When the war ended in 1918, all school children were presented with Peace Medals.
World War II bought more changes to the students at Mundingburra State School.  Trenches were dug for the use of the pupils and the senior girls formed a Junior Red Cross Sewing Circle. 


With the threat of Japanese invasion in 1942, schools were closed and a quarter of Townsville’s population were moved south.
On 16 January 1942, approximately two hundred members of the 16th Service Company, Home Forces set up camp within the school grounds.  Classrooms were used as sleeping quarters and most of the under portion of the school was used as Mess Quarters for the troops.
Despite the occupancy of the school by troops, the school still operated during this period with little disruption.
It took several years after the end of the war for the school grounds to be restored to their former condition. 

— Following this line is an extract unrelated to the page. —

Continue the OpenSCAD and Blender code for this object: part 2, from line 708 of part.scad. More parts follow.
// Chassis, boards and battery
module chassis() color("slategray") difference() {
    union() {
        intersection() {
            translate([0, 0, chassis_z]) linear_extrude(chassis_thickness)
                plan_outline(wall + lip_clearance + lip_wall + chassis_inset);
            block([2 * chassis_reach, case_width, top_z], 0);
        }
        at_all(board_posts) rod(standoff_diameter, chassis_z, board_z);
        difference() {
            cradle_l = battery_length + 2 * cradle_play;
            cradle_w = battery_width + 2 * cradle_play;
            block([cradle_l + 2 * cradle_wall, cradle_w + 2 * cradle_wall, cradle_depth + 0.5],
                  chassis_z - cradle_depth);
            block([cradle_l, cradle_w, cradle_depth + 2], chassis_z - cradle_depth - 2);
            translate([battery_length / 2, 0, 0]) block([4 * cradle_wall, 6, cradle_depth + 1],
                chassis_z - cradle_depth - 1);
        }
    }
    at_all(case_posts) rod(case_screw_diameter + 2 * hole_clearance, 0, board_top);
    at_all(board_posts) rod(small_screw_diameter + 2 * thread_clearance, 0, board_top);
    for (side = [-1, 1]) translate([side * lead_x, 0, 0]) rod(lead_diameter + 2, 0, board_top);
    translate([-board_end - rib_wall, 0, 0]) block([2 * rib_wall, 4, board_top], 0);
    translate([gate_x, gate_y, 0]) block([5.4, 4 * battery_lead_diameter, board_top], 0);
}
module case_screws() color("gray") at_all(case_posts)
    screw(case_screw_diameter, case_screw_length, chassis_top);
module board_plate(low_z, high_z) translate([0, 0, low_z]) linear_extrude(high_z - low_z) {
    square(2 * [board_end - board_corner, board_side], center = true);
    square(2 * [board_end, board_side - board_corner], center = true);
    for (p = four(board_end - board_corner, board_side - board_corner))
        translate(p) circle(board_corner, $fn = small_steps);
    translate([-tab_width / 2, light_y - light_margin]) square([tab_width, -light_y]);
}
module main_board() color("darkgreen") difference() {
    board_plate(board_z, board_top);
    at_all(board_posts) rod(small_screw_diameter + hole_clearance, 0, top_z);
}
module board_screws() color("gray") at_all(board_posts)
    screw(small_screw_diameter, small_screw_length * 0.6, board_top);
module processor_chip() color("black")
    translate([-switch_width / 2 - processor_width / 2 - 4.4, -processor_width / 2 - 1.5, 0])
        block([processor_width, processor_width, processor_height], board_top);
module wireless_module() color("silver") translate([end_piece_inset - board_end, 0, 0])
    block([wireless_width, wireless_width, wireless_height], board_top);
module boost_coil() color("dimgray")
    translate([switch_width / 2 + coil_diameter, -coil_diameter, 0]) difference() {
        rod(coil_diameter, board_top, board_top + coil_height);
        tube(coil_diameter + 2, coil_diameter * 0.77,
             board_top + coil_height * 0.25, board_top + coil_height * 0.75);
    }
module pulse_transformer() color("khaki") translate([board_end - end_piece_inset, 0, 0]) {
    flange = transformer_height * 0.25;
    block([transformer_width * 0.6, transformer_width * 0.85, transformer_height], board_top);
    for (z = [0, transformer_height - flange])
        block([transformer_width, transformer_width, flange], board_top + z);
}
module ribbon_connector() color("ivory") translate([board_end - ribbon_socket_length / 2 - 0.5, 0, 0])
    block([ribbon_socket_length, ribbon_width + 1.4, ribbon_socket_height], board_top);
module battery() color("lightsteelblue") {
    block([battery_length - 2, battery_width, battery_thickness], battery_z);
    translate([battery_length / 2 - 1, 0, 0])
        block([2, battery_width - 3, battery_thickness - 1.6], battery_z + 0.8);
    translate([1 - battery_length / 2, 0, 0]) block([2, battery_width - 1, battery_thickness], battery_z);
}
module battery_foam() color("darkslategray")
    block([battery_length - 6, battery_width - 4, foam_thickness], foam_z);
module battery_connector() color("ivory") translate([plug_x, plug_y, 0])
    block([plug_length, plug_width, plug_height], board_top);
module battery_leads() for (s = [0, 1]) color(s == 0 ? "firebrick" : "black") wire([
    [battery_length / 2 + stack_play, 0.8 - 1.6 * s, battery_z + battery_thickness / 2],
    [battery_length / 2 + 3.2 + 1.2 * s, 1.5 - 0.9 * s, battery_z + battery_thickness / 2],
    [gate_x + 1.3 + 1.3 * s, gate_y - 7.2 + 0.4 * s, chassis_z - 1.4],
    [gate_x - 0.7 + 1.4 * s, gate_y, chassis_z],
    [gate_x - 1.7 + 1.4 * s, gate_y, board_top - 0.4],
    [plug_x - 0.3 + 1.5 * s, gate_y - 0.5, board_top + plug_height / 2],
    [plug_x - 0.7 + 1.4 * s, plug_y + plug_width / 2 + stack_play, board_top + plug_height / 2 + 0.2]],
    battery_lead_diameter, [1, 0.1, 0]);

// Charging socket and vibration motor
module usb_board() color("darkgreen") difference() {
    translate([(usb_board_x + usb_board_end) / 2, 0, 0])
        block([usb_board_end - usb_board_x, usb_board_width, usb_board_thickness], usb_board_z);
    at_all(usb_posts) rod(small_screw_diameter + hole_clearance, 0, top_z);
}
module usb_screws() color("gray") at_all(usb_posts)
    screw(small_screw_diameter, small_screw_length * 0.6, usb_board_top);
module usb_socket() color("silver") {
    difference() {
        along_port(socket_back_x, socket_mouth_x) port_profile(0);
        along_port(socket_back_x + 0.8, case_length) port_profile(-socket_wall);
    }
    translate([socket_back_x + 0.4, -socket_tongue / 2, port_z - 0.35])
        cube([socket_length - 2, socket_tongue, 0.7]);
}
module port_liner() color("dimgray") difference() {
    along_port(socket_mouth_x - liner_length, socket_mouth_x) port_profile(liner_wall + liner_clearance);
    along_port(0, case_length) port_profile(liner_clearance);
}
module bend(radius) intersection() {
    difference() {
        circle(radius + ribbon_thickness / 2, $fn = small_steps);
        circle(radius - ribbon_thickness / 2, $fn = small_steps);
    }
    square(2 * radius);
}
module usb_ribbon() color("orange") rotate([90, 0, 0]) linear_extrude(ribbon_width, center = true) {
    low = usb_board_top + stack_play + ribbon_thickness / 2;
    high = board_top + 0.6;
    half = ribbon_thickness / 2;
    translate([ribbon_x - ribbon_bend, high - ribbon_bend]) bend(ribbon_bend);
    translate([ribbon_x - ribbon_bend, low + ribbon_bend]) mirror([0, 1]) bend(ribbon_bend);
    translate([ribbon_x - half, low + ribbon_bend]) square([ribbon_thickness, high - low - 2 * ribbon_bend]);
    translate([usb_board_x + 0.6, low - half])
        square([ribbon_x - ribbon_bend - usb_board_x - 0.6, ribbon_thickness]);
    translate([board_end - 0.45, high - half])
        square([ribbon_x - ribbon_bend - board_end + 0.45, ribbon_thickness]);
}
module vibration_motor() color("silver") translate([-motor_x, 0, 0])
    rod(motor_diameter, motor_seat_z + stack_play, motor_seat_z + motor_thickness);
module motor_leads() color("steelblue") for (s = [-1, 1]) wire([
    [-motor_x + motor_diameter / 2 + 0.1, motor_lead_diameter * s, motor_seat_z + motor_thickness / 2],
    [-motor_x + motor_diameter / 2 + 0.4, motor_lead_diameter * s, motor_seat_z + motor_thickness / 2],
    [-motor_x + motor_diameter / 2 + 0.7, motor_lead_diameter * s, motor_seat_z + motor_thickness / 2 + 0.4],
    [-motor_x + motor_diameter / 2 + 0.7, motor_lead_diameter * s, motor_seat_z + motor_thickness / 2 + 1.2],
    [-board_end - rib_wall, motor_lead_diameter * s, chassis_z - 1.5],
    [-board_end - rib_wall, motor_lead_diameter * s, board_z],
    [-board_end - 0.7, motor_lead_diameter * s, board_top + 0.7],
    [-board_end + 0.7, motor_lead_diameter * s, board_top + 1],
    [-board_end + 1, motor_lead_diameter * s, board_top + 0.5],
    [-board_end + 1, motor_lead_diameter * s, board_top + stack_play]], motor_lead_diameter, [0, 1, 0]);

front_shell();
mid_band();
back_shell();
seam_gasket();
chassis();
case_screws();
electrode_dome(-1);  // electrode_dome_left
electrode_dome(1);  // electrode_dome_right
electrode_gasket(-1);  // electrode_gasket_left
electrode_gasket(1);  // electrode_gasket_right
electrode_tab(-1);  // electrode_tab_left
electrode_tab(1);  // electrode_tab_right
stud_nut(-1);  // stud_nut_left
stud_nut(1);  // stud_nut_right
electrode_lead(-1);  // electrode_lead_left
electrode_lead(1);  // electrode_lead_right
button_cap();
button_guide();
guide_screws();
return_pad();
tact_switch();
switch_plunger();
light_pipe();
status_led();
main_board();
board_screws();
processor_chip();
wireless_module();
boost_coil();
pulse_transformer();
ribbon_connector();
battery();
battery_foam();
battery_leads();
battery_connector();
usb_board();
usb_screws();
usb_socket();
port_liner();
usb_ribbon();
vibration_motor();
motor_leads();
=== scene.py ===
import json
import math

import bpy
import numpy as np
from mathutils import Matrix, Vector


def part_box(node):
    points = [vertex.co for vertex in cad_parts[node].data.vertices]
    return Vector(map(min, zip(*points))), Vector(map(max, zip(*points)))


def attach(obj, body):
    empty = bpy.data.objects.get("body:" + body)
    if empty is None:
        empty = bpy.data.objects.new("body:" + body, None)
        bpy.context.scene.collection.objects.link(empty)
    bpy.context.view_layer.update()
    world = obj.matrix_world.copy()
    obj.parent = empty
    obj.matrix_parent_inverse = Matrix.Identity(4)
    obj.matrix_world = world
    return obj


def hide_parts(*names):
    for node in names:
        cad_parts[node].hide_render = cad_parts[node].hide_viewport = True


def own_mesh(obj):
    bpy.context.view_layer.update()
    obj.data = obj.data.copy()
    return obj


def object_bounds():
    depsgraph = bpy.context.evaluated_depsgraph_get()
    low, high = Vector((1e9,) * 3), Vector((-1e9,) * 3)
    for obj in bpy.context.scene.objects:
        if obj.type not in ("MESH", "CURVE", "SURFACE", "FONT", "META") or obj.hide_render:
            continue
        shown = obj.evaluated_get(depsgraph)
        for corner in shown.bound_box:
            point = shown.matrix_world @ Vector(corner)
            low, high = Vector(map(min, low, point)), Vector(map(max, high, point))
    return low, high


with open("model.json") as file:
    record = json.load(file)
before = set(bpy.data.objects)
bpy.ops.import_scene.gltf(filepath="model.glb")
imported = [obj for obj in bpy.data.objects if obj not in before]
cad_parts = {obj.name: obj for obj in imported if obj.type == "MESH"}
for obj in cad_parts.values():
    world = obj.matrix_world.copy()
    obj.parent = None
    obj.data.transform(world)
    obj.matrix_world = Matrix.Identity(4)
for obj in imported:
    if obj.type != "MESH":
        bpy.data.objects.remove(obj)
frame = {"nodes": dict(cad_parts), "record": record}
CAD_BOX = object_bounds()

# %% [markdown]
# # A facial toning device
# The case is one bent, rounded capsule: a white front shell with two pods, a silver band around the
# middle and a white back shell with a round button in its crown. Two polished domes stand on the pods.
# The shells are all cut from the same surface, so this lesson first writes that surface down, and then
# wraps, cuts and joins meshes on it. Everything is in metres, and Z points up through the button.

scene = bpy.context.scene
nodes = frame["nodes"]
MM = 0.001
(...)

Over the years, the uniform has changed, buildings have been added, curriculum has been modernised. Our school has experienced natural disasters such as Cyclone Althea in 1971.  


We have nurtured future Olympians, artists, politicians, trades and professional people as well as mums and dads who in turn, have sent their children to Mundingburra State School.  

 
We are proud to have on display some of our rich heritage.  From 1884, Mundingburra State School, a leader in Townsville education.